Exactly reproduce the lines that follow.
# START OF Raw data
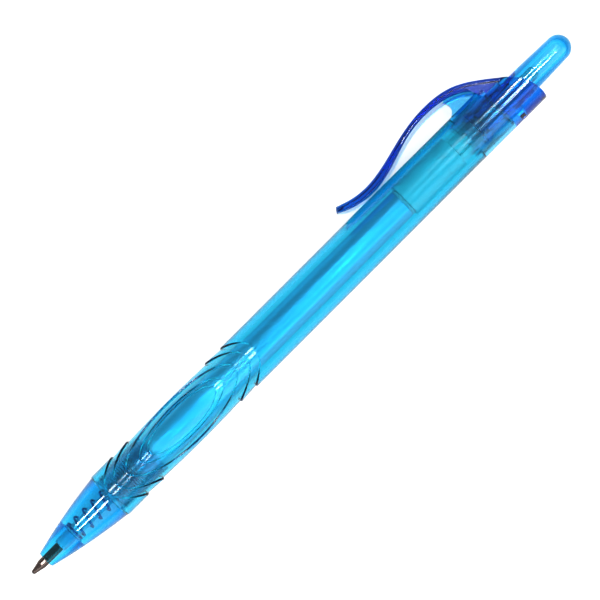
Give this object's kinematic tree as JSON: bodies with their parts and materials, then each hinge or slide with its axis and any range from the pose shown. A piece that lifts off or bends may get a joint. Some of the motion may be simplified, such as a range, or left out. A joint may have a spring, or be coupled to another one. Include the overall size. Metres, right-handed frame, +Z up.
{
  "type": "retractable gel pen",
  "caption": "Retractable click pen with a translucent barrel, sculpted grip, cap with a moulded clip, spring-loaded refill and turning cam.",
  "frame": {"origin": "centre of the pen's footprint, on the table that it lies on", "axes": "+X along the pen from the writing ball to the push button, +Y to the clip's side, +Z up"},
  "size_m": [0.1414, 0.0148, 0.01],
  "materials": {
    "nose_plastic": "clear glossy tint",
    "barrel_plastic": "frosted translucent tint",
    "cap_plastic": "glossy translucent tint",
    "sleeve_plastic": "glossy translucent tint",
    "button_plastic": "clear glossy tint",
    "rotor_plastic": "satin",
    "spring_steel": "drawn wire",
    "ball_metal": "ground",
    "tip_metal": "bright nickel silver",
    "holder_plastic": "satin",
    "refill_metal": "satin",
    "ink": "wet gel",
    "grease": "clear grease",
    "plug_plastic": "satin"
  },
  "bodies": {
    "housing": {"barrel": "barrel_plastic", "collar_clip": "cap_plastic", "cam_sleeve": "sleeve_plastic"},
    "nose": {"nose_cone": "nose_plastic"},
    "button": {"push_button": "button_plastic"},
    "refill": {"writing_ball": "ball_metal", "metal_tip": "tip_metal", "tip_holder": "holder_plastic", "refill_tube": "refill_metal", "gel_ink": "ink", "ink_follower": "grease", "rear_plug": "plug_plastic", "return_spring": "spring_steel"},
    "rotor": {"cam_rotor": "rotor_plastic"}
  },
  "joints": [
    {"name": "button_slide", "type": "slide", "parent": "housing", "child": "button", "axis": [1, 0, 0], "range_m": [-0.001, 0.005], "stiffness_N_per_m": 150},
    {"name": "refill_slide", "type": "slide", "parent": "housing", "child": "refill", "axis": [1, 0, 0], "range_m": [-0.001, 0.005], "deforming": ["return_spring"]},
    {"name": "rotor_turn", "type": "hinge", "parent": "refill", "child": "rotor", "pos_m": [0.0463, -0.00242, 0.005], "axis": [1, 0, 0], "range_deg": [-12, 60]},
    {"name": "nose_unscrew", "type": "slide", "parent": "housing", "child": "nose", "axis": [-1, 0, 0], "range_m": [0, 0.013]}
  ],
  "couplings": [
    {"joint": "refill_slide", "follows": "button_slide", "ratio": 1},
    {"joint": "rotor_turn", "follows": "button_slide", "rad_per_m": 209.44}
  ]
}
# END OF Raw data
◆ Worked solution:
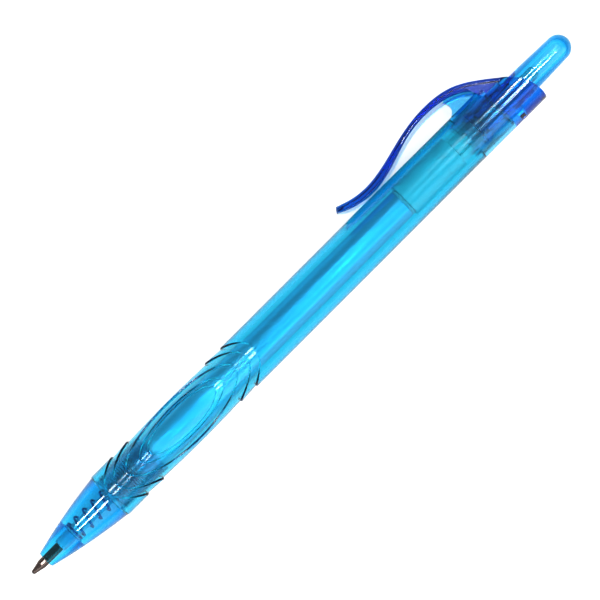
Give this object's kinematic tree as JSON: bodies with their parts and materials, then each hinge or slide with its axis and any range from the pose shown. A piece that lifts off or bends may get a joint. Some of the motion may be simplified, such as a range, or left out. A joint may have a spring, or be coupled to another one. Include the overall size. Metres, right-handed frame, +Z up.
{
  "type": "retractable gel pen",
  "caption": "Retractable click pen with a translucent barrel, sculpted grip, cap with a moulded clip, spring-loaded refill and turning cam.",
  "frame": {"origin": "centre of the pen's footprint, on the table that it lies on", "axes": "+X along the pen from the writing ball to the push button, +Y to the clip's side, +Z up"},
  "size_m": [0.1414, 0.0148, 0.01],
  "materials": {
    "nose_plastic": "clear glossy tint",
    "barrel_plastic": "frosted translucent tint",
    "cap_plastic": "glossy translucent tint",
    "sleeve_plastic": "glossy translucent tint",
    "button_plastic": "clear glossy tint",
    "rotor_plastic": "satin",
    "spring_steel": "drawn wire",
    "ball_metal": "ground",
    "tip_metal": "bright nickel silver",
    "holder_plastic": "satin",
    "refill_metal": "satin",
    "ink": "wet gel",
    "grease": "clear grease",
    "plug_plastic": "satin"
  },
  "bodies": {
    "housing": {"barrel": "barrel_plastic", "collar_clip": "cap_plastic", "cam_sleeve": "sleeve_plastic"},
    "nose": {"nose_cone": "nose_plastic"},
    "button": {"push_button": "button_plastic"},
    "refill": {"writing_ball": "ball_metal", "metal_tip": "tip_metal", "tip_holder": "holder_plastic", "refill_tube": "refill_metal", "gel_ink": "ink", "ink_follower": "grease", "rear_plug": "plug_plastic", "return_spring": "spring_steel"},
    "rotor": {"cam_rotor": "rotor_plastic"}
  },
  "joints": [
    {"name": "button_slide", "type": "slide", "parent": "housing", "child": "button", "axis": [1, 0, 0], "range_m": [-0.001, 0.005], "stiffness_N_per_m": 150},
    {"name": "refill_slide", "type": "slide", "parent": "housing", "child": "refill", "axis": [1, 0, 0], "range_m": [-0.001, 0.005], "deforming": ["return_spring"]},
    {"name": "rotor_turn", "type": "hinge", "parent": "refill", "child": "rotor", "pos_m": [0.0463, -0.00242, 0.005], "axis": [1, 0, 0], "range_deg": [-12, 60]},
    {"name": "nose_unscrew", "type": "slide", "parent": "housing", "child": "nose", "axis": [-1, 0, 0], "range_m": [0, 0.013]}
  ],
  "couplings": [
    {"joint": "refill_slide", "follows": "button_slide", "ratio": 1},
    {"joint": "rotor_turn", "follows": "button_slide", "rad_per_m": 209.44}
  ]
}